We also see no error to the admission of the plea allocution under the Confrontation Clause. The Supreme Court's plurality opinion in Lilly v. Virginia, 527 U.S. 116 (1999), did not change the established rule that "when a declarant is unavailable to testify at trial, his or her hearsay statement is sufficiently dependable to allow its untested admission against an accused when (1) the evidence falls within a firmly rooted hearsay exception or (2) it contains particularized guarantees of trustworthiness such that adversarial testing would be expected to add little, if anything, to the statements' reliability," United States v. Gallego, 191 F.3d 156, 167 (2d Cir. 1999) (internal alterations and quotation marks omitted), cert. denied, 120 S. Ct. 961 (2000). See Lilly, 527 U.S. at 122-24 (plurality opinion of Stevens, Souter, Ginsberg, and Breyer, JJ.); id. at 144-48, 119 S.Ct. 1887 (concurring opinion of Rehnquist, C.J., and O'Connor and Kennedy, JJ.). Although we have declined to decide whether a declaration against interest admitted under Rule 804(b)(3) is a "firmly rooted" exception to the hearsay rule, we have found "particularized guarantees of trustworthiness" where, inter alia, (1) the plea allocution "undeniably subjected [the defendant] to the risk of a lengthy term of imprisonment, even if it was also made in the hope of obtaining a more lenient sentence"; (2) "the allocution was given under oath"; and (3) "the district court instructed the jurors that they could consider [the defendant's] allocution only as evidence that a conspiracy existed and not as direct evidence that defendants were members of that alleged conspiracy or that they were otherwise guilty of the crimes charged against them." Gallego, 191 F.3d at 167 (internal alterations and quotation marks omitted). The instant case having the same "particularized guarantees of trustworthiness" found sufficient in Gallego, there was no Confrontation Clause violation in the admission of the plea allocution.

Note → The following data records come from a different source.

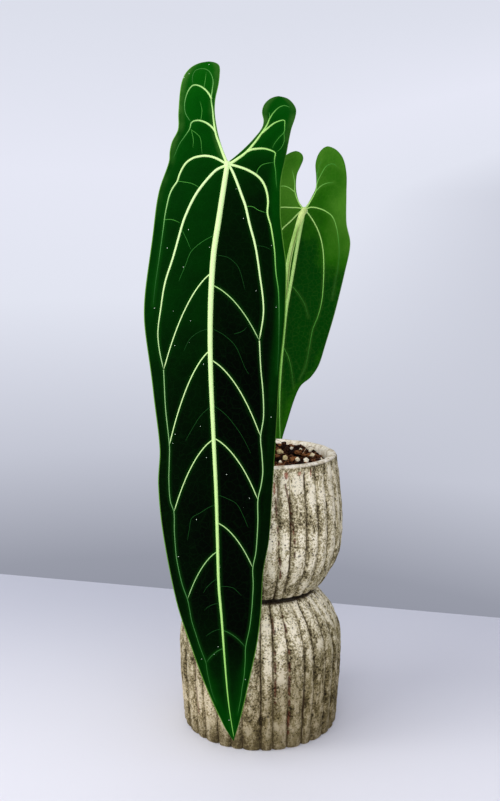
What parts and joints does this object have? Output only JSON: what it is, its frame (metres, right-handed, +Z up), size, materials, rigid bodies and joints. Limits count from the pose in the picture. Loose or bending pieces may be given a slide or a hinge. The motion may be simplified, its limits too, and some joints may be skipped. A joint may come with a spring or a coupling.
{
  "type": "potted queen anthurium",
  "caption": "Queen anthurium with long velvety heart-based leaves and pale raised veins, growing in bark mix in an hourglass pot of ribbed cement.",
  "frame": {"origin": "centre of the pot's foot, on the surface it stands on", "axes": "+Z up; the large leaf hangs on the -Y side, which is the side the picture is taken from; +X is to the right in the picture"},
  "size_m": [0.1605, 0.174, 0.5277],
  "materials": {
    "cement": "weathered cement with a pale wash, pitted, dark and rusty in the grooves",
    "bark_mix": "dark rough bark chips with pale pumice grains",
    "stem_bark": "dry papery sheaths over a ringed stem",
    "velvet_blade": "dark green velvet with a soft sheen",
    "pale_vein": "smooth pale green",
    "blade_underside": "smooth mid green with a waxy gloss",
    "green_petiole": "smooth grey green"
  },
  "bodies": {
    "root": {"pot": "cement", "potting_mix": "bark_mix", "stem_base": "stem_bark", "front_blade": "velvet_blade", "front_petiole_veins": "pale_vein", "back_blade": "blade_underside", "back_petiole_veins": "green_petiole"}
  },
  "joints": []
}
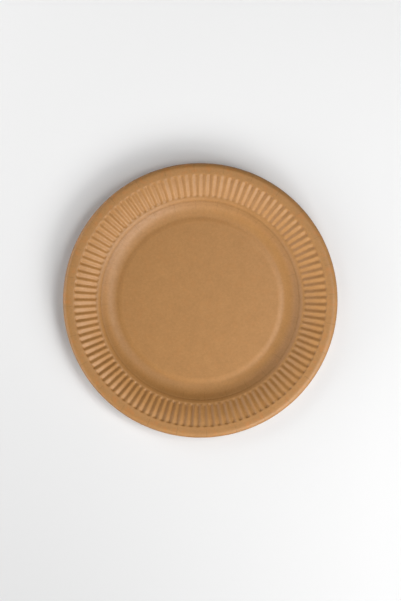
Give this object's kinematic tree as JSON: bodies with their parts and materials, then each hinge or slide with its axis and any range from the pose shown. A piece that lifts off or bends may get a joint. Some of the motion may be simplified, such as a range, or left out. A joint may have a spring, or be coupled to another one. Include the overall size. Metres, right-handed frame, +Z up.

Moskowitz contends that even if the plea allocution was properly admitted into evidence, his Confrontation Clause rights were violated by the admission of an addendum to Kirk's main allocution in which he clarified: "In response to the area concerning the private placement, my statement was that I had worked in conjunction with another employee. The addition is that other employee was an officer of the company." However, Moskowitz was offered the opportunity to redact this portion of the allocution and for strategic reasons specifically requested that the statement be included with the main allocution.

Consequently, Moskowitz cannot now argue that this statement unfairly implicated him. Cf. Strickland v. Washington, 466 U.S. 688, 690 (1984) (noting that trial counsel's "strategic choices made after thorough investigation of law and facts relevant to plausible options are virtually unchallengeable"). Moreover, any harm from admission of the addendum was mitigated by the district court's limiting instruction.

Similarly, Moskowitz's contention that his...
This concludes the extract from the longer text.